Entries:
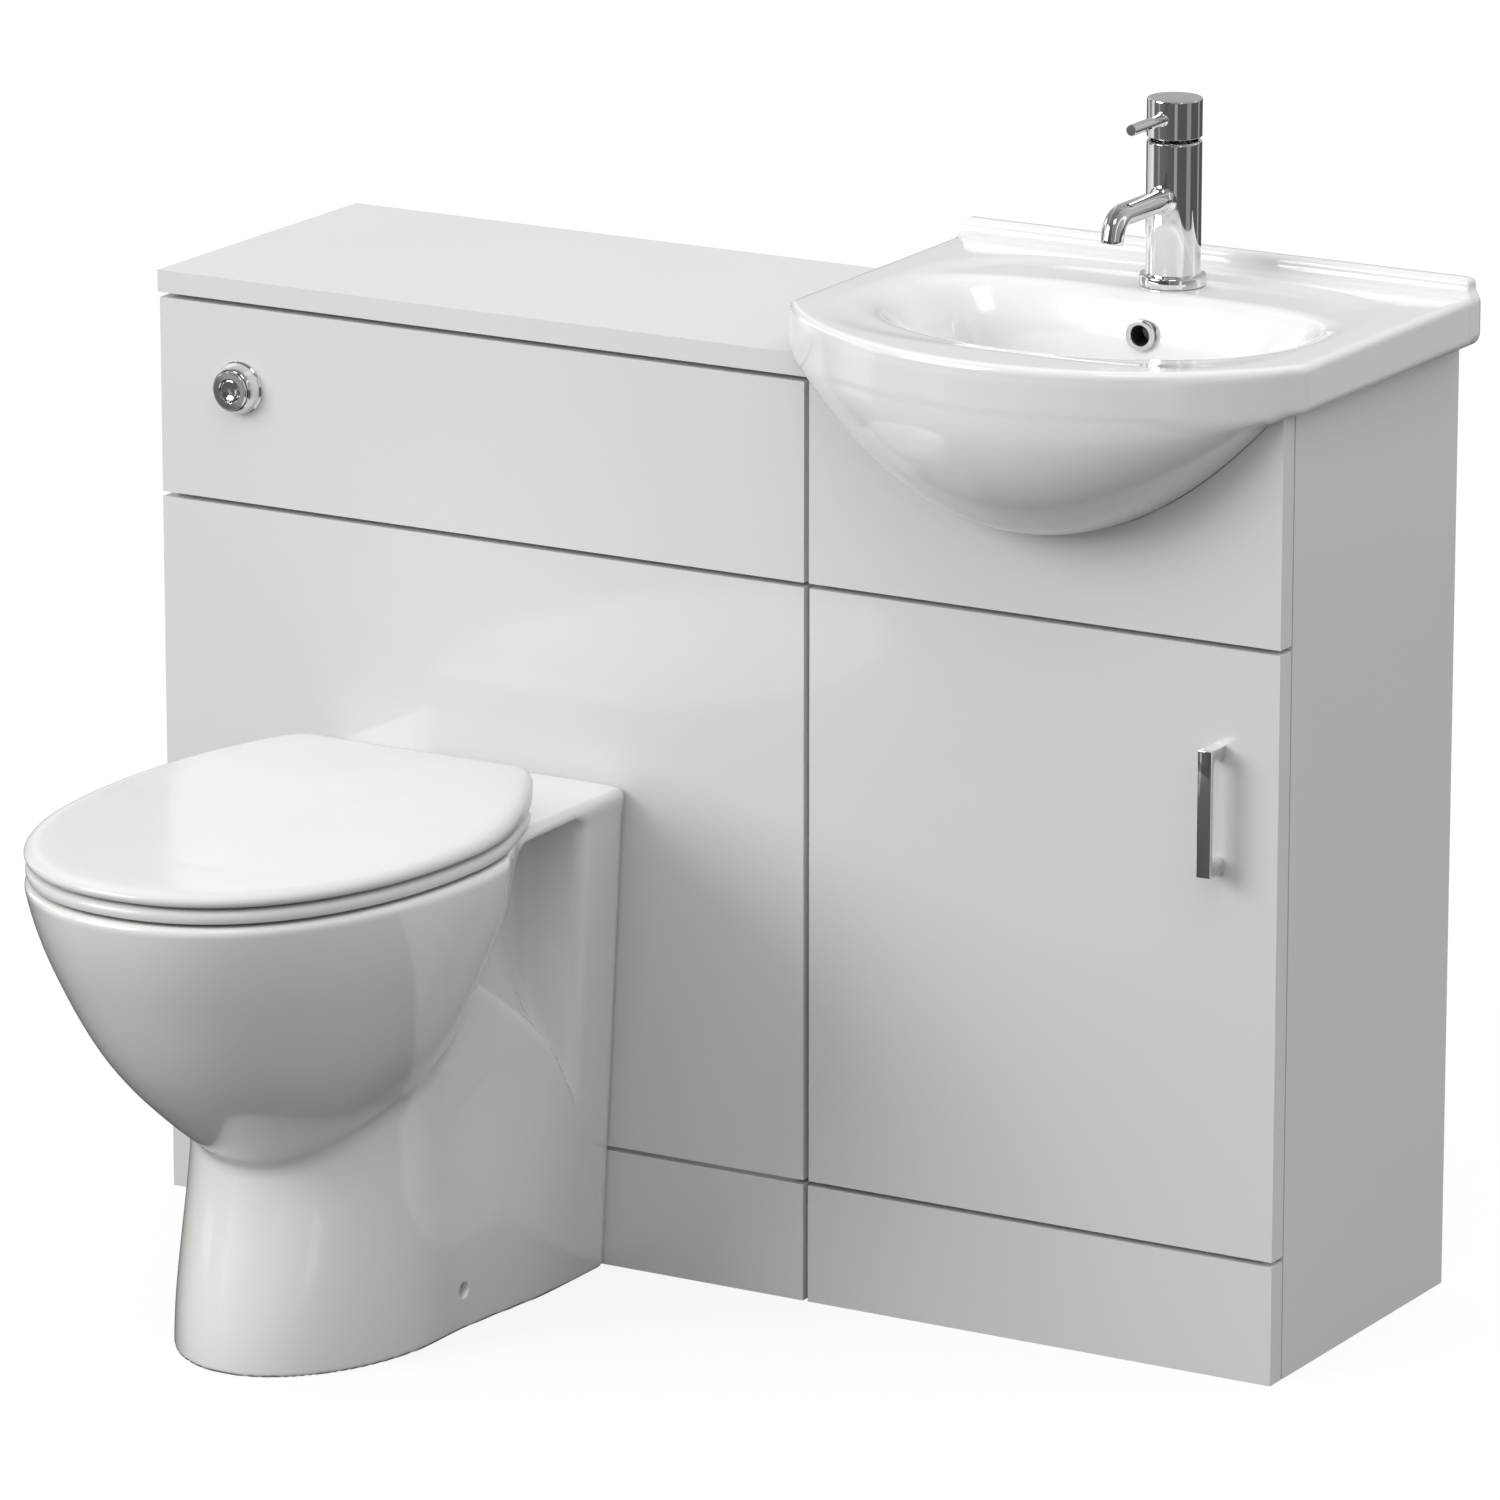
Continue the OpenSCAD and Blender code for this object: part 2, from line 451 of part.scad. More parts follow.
module hinge_cups() color(steel_c) at() for (z = cup_z) {
  difference() {
    union() {
      cyl_y([van_x0 + 22.5, board - 12, z], 17.45, 12);
      bx3([van_x0 + 9, board, z - 26], [30, 0.9, 52]);
    }
    cyl_y([van_x0 + 22.5, board - 10.5, z], 15.8, 20);
  }
}
module hinge_arms() color(steel_c) at() for (z = cup_z) difference() {
  union() {
    bx3([wc_w + board, carc_y + 27, z - 24], [2.5, 36, 48]);
    bx3([wc_w + board + 2, carc_y + 1, z - 7], [12, 68, 14]);
  }
  bx3([wc_w + board + 4.5, carc_y + 6, z - 5.4], [20, 18, 10.8]);
}
module door_handle() color(chrome_c) at() difference() {
  union() {
    bx3([hx - 5.75, -handle_out, hz - handle_l / 2], [11.5, 5, handle_l]);
    for (s = [-1, 1]) cyl_y([hx, -handle_out + 1, hz + s * (handle_l / 2 - 7)], 4, handle_out - 1);
  }
  for (s = [-1, 1]) cyl_y([hx, -16, hz + s * (handle_l / 2 - 7)], 2.05, 17);
}
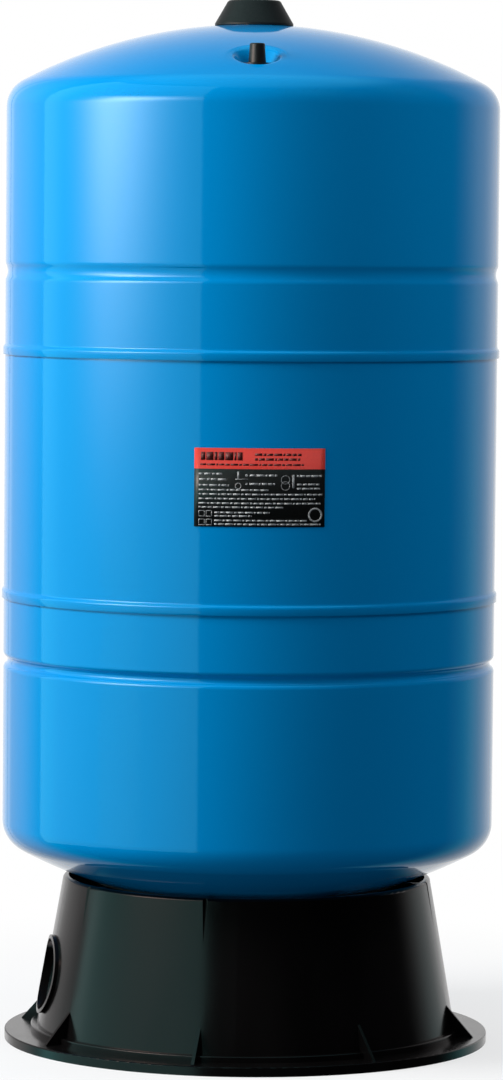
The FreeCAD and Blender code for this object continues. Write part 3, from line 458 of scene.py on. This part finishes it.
def eased(value, low, high):
    """Smooth step from 0 at low to 1 at high."""
    share = min(max((value - low) / (high - low), 0), 1)
    return share * share * (3 - 2 * share)


def dome_height(place):
    return crown_centre + math.sqrt(CROWN_RADIUS ** 2 - place.x ** 2 - place.y ** 2)


def pressed_height(place):
    """Height of the dome with the flat pressed into it."""
    dome = dome_height(place)
    out = (place.xy - valve.xy).length
    beyond = out - DIMPLE_RADIUS
    wall = dimple_floor + (beyond + math.hypot(beyond, DIMPLE_CORNER)) / 2 / DIMPLE_SLOPE
    soft = min(RIM_SOFT + RIM_SOFTER * (dome - dimple_floor), RIM_SOFTEST)
    soft *= eased(out, FLAT_RADIUS, DIMPLE_RADIUS) * (1 - eased(out, APRON_START, APRON_RADIUS))
    return (wall + dome - math.hypot(wall - dome, soft)) / 2


def from_valve(vert):
    return (vert.co.xy - valve.xy).length


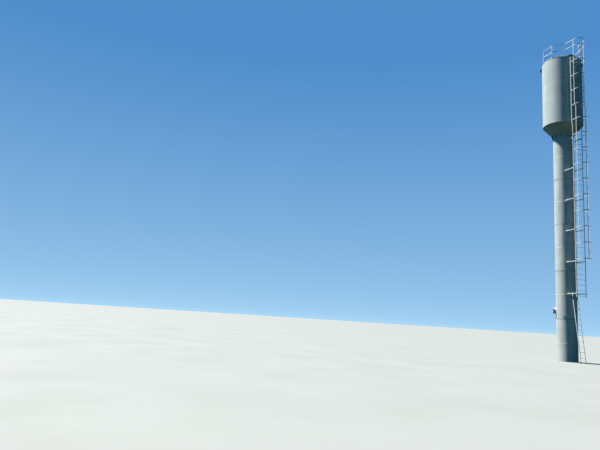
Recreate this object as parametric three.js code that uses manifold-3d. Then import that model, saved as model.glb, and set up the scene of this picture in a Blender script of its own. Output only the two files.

Exercise details: Can you restate every record above word for word?

Exercise output:
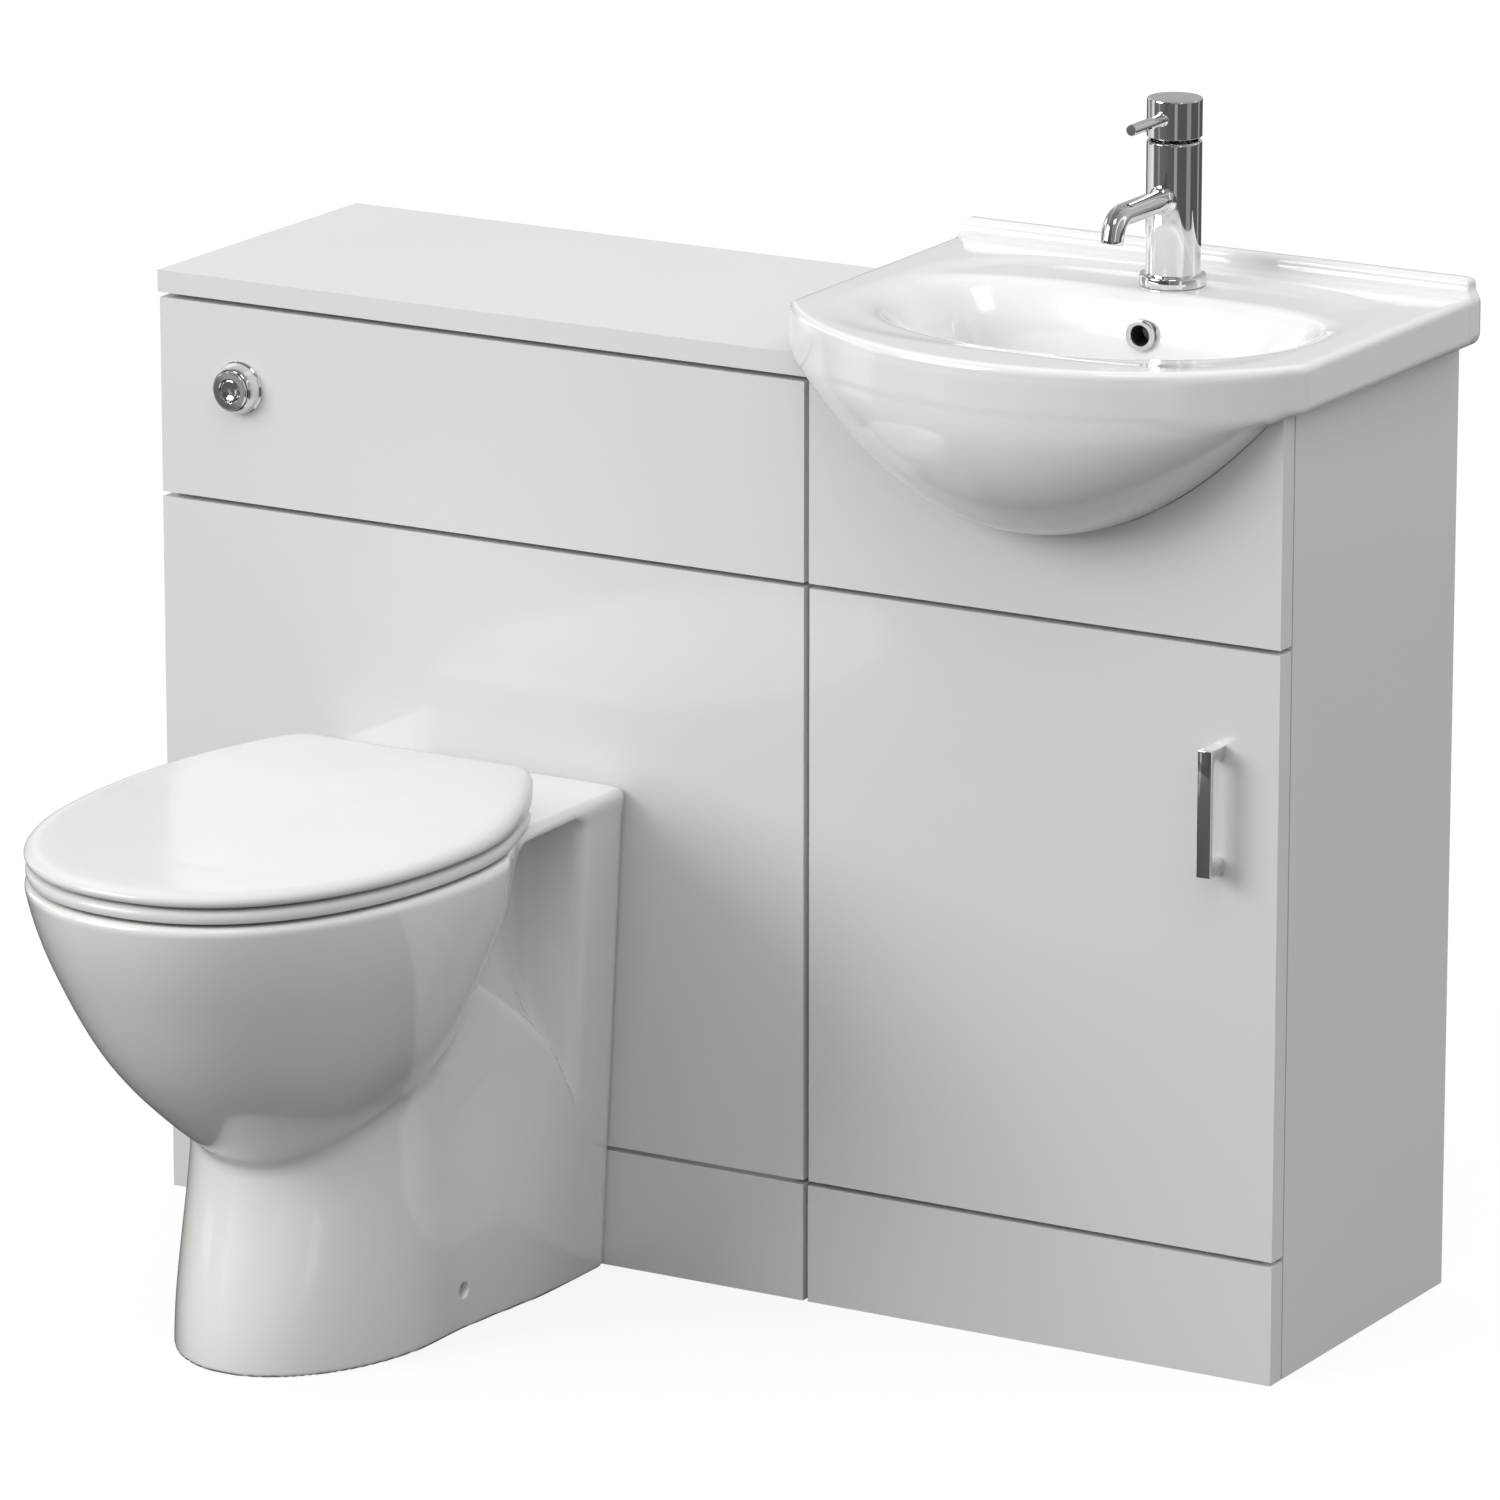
Continue the OpenSCAD and Blender code for this object: part 2, from line 451 of part.scad. More parts follow.
module hinge_cups() color(steel_c) at() for (z = cup_z) {
  difference() {
    union() {
      cyl_y([van_x0 + 22.5, board - 12, z], 17.45, 12);
      bx3([van_x0 + 9, board, z - 26], [30, 0.9, 52]);
    }
    cyl_y([van_x0 + 22.5, board - 10.5, z], 15.8, 20);
  }
}
module hinge_arms() color(steel_c) at() for (z = cup_z) difference() {
  union() {
    bx3([wc_w + board, carc_y + 27, z - 24], [2.5, 36, 48]);
    bx3([wc_w + board + 2, carc_y + 1, z - 7], [12, 68, 14]);
  }
  bx3([wc_w + board + 4.5, carc_y + 6, z - 5.4], [20, 18, 10.8]);
}
module door_handle() color(chrome_c) at() difference() {
  union() {
    bx3([hx - 5.75, -handle_out, hz - handle_l / 2], [11.5, 5, handle_l]);
    for (s = [-1, 1]) cyl_y([hx, -handle_out + 1, hz + s * (handle_l / 2 - 7)], 4, handle_out - 1);
  }
  for (s = [-1, 1]) cyl_y([hx, -16, hz + s * (handle_l / 2 - 7)], 2.05, 17);
}
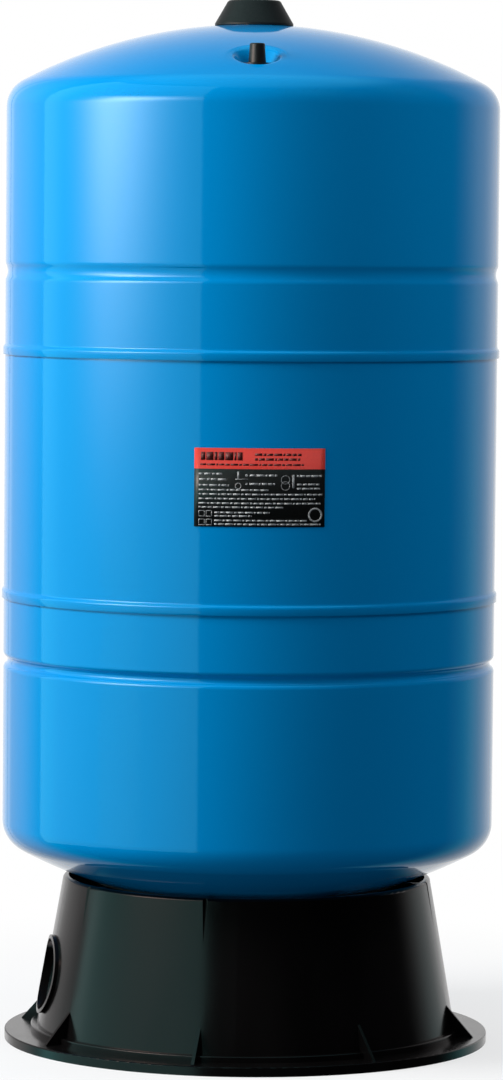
The FreeCAD and Blender code for this object continues. Write part 3, from line 458 of scene.py on. This part finishes it.
def eased(value, low, high):
    """Smooth step from 0 at low to 1 at high."""
    share = min(max((value - low) / (high - low), 0), 1)
    return share * share * (3 - 2 * share)


def dome_height(place):
    return crown_centre + math.sqrt(CROWN_RADIUS ** 2 - place.x ** 2 - place.y ** 2)


def pressed_height(place):
    """Height of the dome with the flat pressed into it."""
    dome = dome_height(place)
    out = (place.xy - valve.xy).length
    beyond = out - DIMPLE_RADIUS
    wall = dimple_floor + (beyond + math.hypot(beyond, DIMPLE_CORNER)) / 2 / DIMPLE_SLOPE
    soft = min(RIM_SOFT + RIM_SOFTER * (dome - dimple_floor), RIM_SOFTEST)
    soft *= eased(out, FLAT_RADIUS, DIMPLE_RADIUS) * (1 - eased(out, APRON_START, APRON_RADIUS))
    return (wall + dome - math.hypot(wall - dome, soft)) / 2


def from_valve(vert):
    return (vert.co.xy - valve.xy).length


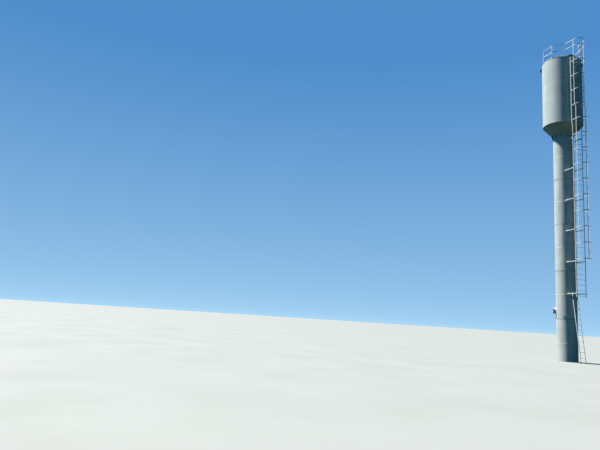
Recreate this object as parametric three.js code that uses manifold-3d. Then import that model, saved as model.glb, and set up the scene of this picture in a Blender script of its own. Output only the two files.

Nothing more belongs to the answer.